Examples of contracts involving Veolia Environmental Services in 2010:
- A 6-year contract to recover energy from compost and recyclable materials from household waste in the Angers region of France. The contract was awarded by the Angers Loire metropolitan area, and is worth over €45 million.
- The Hong Kong Government contracted Veolia Environnement to design, build and operate a sludge treatment plant. Veolia Environmental Services will operate the facility jointly with Veolia Water. The contract is worth €20 million per year, and the site is designed to produce 20 MW of electricity through energy recovery techniques.
- VES has a long-term contract in Sheffield, South Yorkshire, in partnership with the local council, operating an energy recovery facility.

===Sorting and recycling===
Veolia Environmental Services operates 352 centres for sorting and recycling. It treats and recycles waste to produce raw materials for industry. This includes collecting paper, cardboard, glass, plastics, wood, metal and waste electrical and electronic items.

===Treatment and recovery of waste===
A number of Veolia Environmental Services are based on specific treatment and waste recovery techniques and technologies.

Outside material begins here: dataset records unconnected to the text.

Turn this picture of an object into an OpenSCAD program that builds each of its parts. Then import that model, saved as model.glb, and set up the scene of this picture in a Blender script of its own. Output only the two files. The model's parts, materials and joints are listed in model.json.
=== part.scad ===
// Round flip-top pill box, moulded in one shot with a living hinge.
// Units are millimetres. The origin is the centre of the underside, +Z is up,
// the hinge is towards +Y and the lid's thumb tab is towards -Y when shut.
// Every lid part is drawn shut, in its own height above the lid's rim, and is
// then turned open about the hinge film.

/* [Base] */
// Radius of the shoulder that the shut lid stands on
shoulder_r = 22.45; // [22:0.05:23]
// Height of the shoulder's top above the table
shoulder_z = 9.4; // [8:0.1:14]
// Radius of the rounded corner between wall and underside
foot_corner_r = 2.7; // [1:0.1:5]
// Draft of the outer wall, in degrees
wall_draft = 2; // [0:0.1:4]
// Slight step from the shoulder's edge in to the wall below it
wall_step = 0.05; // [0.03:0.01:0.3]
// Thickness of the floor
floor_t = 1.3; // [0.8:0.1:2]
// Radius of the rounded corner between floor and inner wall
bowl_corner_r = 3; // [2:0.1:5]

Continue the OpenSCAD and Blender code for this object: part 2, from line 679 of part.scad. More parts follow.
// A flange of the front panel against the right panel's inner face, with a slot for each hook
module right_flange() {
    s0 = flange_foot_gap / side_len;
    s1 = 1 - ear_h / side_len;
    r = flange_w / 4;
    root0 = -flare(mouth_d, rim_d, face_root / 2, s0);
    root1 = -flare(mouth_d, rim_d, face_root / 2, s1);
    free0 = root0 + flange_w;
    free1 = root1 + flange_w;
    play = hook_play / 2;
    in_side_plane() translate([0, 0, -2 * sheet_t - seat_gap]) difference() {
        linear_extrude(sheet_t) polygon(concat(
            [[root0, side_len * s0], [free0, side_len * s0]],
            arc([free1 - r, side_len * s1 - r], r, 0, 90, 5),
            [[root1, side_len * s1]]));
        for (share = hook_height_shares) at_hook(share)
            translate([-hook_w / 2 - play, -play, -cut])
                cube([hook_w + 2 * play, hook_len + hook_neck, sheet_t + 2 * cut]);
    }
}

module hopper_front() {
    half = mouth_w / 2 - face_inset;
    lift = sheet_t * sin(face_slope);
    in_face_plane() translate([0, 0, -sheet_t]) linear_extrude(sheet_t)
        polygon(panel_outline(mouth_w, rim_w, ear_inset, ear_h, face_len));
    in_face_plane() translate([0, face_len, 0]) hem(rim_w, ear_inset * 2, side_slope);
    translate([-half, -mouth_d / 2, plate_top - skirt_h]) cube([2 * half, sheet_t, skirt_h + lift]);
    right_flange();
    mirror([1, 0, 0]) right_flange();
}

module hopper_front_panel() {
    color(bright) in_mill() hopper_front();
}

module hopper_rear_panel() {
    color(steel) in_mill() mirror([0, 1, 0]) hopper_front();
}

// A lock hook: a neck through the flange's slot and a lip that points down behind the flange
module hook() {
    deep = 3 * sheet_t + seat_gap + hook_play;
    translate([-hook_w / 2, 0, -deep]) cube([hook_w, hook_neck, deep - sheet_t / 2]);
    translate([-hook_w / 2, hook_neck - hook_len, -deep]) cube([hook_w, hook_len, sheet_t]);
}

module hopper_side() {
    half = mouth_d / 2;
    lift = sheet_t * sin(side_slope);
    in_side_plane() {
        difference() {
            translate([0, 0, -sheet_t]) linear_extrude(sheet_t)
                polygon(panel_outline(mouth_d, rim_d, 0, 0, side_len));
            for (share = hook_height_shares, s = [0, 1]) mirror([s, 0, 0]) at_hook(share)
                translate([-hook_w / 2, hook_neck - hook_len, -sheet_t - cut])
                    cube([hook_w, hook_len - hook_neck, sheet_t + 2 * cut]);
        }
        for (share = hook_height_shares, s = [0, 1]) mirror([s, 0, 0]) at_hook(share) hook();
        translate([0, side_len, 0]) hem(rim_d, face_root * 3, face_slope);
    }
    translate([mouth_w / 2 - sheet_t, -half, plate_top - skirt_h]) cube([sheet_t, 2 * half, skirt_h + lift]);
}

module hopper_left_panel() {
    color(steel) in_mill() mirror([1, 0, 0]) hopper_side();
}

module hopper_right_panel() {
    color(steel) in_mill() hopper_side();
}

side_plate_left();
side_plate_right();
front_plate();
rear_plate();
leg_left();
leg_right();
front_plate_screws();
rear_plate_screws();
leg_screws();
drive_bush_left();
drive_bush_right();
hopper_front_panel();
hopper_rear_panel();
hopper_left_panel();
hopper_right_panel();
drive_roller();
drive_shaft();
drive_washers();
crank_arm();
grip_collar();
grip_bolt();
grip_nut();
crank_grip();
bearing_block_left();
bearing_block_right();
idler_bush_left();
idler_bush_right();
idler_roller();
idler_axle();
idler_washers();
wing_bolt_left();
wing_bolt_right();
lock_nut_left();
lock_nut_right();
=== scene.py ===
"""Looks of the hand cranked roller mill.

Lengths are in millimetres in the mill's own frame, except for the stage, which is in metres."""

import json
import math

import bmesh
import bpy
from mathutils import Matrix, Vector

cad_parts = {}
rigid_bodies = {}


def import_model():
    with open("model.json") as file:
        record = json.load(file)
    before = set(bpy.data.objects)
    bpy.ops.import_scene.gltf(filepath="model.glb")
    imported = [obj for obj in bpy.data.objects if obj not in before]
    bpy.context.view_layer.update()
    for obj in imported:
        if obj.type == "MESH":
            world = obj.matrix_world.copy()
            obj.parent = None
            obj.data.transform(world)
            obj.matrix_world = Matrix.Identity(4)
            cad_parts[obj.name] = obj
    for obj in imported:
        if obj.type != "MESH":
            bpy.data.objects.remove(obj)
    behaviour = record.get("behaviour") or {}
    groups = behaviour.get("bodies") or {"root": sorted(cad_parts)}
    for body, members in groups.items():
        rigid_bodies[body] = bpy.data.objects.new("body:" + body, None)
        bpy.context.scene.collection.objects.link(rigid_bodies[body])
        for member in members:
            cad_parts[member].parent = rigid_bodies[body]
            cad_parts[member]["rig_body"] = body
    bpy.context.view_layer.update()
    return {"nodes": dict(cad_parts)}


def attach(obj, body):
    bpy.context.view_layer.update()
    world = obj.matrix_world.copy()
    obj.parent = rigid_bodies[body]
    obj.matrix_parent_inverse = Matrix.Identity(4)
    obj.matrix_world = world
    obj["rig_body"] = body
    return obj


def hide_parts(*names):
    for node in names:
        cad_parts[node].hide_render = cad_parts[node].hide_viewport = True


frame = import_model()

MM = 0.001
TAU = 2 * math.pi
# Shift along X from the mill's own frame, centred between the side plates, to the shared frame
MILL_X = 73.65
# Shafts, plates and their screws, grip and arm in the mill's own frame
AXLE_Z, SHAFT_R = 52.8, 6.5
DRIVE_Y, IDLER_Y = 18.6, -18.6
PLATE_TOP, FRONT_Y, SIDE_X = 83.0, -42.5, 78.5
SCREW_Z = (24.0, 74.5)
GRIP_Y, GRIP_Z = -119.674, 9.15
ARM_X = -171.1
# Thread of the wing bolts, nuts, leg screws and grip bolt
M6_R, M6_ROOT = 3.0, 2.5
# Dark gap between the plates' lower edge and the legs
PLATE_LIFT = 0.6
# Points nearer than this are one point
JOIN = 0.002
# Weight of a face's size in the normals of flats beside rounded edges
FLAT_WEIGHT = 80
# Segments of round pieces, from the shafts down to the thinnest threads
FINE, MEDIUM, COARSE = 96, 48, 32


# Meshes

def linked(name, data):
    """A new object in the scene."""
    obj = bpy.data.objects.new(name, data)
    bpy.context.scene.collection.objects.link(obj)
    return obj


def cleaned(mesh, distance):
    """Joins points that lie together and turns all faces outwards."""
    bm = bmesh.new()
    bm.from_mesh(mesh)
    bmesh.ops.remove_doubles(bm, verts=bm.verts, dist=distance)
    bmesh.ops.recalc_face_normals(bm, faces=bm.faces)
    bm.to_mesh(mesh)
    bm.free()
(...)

- Treatment of hazardous waste: incineration of organic liquid waste, recycling of solvents etc.
- Storage and energy exploitation of non-hazardous waste. In 2008, Veolia Environmental Services launched a pilot facility for the production of biofuels from biogas emitted by non-hazardous waste stored at Claye-Souilly near Paris, France. The pilot has been fully operational since September 2009, and produces enough biomethane to power Veolia Environnement's fleet of vehicles serving the Claye-Souilly site, resulting in a net savings of 882 metric tons of CO_{2} per year.
- Treatment of urban and industrial sewage and its re-use in agriculture.
- Incineration and energy exploitation of non-hazardous solids for urban heating networks.

In 2009, Veolia sold:
- €5.1 million MWh of electricity
- 3.2 million MWh of thermal energy

===Hazardous waste treatment===
Veolia Environmental Services operates facilities for the treatment of hazardous waste materials. These include toxic liquid wastes, battery acids and fluids, solvents and metals. It has 71 physical-chemical hazardous waste treatment facilities. As part of its hazardous waste treatment activities, Veolia Environmental Services was contracted by the Ukrainian Environment Ministry to safely dispose of 1,000 tonnes of pesticide.

==Veolia Environmental Services worldwide==
Veolia Environmental Services is located in 32 countries around the world:

- Europe (77% of revenues): France, UK, Ireland, Switzerland, Belgium, Germany, Italy, Spain, Denmark, Czech Republic, Poland, Slovakia, Hungary, Ukraine, Lithuania, Estonia, Latvia.
- North America (14% of revenues) and South America : United States, Canada, Brazil, Mexico
- Africa, Middle East, South America (2% of revenues): Morocco, Tunisia, Egypt, Israel, Qatar, UAE, Mexico,
- Asia-Pacific (7% of revenues): China, Taiwan, Singapore, South Korea, Australia.